And yet, here I am, trolling the Internet the day after Halloween for any insight into the presidential election that I haven't seen before. That can lead you to some strange, unexpected places, like the Blue Collar Jesus blog. Yes, that's what it's called. (Please note that I am not an evangelical Christian. My religious "devotion" is primarily confined to attending the occasional lecture at the San Francisco Zen Center, rooting for Notre Dame on Saturdays, and wishing the Sisters of St. Joseph were still running a school on Franklin Avenue.)
Anyway, I thought the site, and this particular post, offered a few interesting ideas about some Flint voters and the confluence of race and religion in this election. After all, if anyone is going to believe in a pro-labor, blue-collar Jesus, it would be a Flintoid.
Again, I'm not endorsing a religion or a candidate with this post. Just thought it was a thought-provoking take on this momentous election.
"Popular evangelicals do not have a coherent ideology. They are often be conservative on social issues and very liberal on economic issues. They possess orthodox theological beliefs but progressive politics, but there are no forums or role models for expressing this. However, recent successes among socially conservative Democrats may be creating political space for these folks.
"When it comes to racism there are two strategies. The professional evangelicals fuel racism on the issue of immigration. Or they divert attention from the shared economic self-interests of working class whites and African Americans by substituting a vision of racial cooperation based on social issues, such as gay marriage.

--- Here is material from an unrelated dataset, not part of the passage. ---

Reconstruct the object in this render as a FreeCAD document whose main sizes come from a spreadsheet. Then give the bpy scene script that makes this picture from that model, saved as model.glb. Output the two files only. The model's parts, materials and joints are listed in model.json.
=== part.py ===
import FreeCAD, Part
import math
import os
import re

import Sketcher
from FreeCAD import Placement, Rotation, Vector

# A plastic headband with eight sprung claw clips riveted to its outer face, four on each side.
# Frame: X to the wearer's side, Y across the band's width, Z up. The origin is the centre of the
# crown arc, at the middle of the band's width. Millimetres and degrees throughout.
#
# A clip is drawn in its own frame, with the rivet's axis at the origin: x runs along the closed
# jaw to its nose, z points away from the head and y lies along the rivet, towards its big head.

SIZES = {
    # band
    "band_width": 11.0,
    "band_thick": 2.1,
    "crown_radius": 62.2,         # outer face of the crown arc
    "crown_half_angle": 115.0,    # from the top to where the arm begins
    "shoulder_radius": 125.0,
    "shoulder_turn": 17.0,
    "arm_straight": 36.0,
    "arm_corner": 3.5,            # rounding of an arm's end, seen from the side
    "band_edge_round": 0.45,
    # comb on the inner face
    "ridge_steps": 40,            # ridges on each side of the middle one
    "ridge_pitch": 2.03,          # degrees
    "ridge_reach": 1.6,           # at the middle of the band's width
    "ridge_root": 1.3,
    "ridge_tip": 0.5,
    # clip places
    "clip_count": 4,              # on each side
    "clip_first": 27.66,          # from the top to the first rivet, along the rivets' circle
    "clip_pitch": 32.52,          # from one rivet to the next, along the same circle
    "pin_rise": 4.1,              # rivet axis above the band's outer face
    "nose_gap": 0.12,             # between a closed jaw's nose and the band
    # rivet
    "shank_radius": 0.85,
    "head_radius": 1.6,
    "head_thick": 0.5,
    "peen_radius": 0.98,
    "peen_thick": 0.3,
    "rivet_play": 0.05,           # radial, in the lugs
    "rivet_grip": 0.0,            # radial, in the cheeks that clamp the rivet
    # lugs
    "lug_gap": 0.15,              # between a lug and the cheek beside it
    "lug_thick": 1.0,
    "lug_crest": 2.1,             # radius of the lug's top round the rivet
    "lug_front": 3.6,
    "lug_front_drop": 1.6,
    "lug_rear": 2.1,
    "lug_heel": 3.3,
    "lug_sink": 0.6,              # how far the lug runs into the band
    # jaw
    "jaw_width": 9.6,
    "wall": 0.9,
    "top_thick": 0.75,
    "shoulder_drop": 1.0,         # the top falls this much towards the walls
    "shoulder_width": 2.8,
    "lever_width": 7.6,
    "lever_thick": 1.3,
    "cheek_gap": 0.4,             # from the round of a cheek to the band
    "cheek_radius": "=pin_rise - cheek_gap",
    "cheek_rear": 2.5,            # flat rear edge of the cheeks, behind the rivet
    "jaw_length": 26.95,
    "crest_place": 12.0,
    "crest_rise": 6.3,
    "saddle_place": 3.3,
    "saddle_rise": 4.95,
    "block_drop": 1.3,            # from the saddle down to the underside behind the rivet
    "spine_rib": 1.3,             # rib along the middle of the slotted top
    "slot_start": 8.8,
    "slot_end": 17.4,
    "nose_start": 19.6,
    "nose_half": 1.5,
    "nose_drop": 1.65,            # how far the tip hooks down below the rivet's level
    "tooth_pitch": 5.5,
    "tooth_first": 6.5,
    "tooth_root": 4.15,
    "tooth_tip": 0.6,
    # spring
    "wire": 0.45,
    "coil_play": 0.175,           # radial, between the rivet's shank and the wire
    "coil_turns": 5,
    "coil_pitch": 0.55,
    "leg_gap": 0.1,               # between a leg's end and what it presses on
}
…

"Working class evangelicals cannot see Obama as a blue collar son because of what they hear the professional evangelicals saying about him: Elitist, militant, liberal, socialist, Muslim. Scratch the surface and these words reveal a deeper racist message: Obama is the Anti-Christ with an afro.
"The great untapped truth is that white, working class evangelicals share a common economic and spiritual connection with the black church. Both benefit from progressive economic policies. And they sing the same hymns. The long history of American evangelicalism bears this out."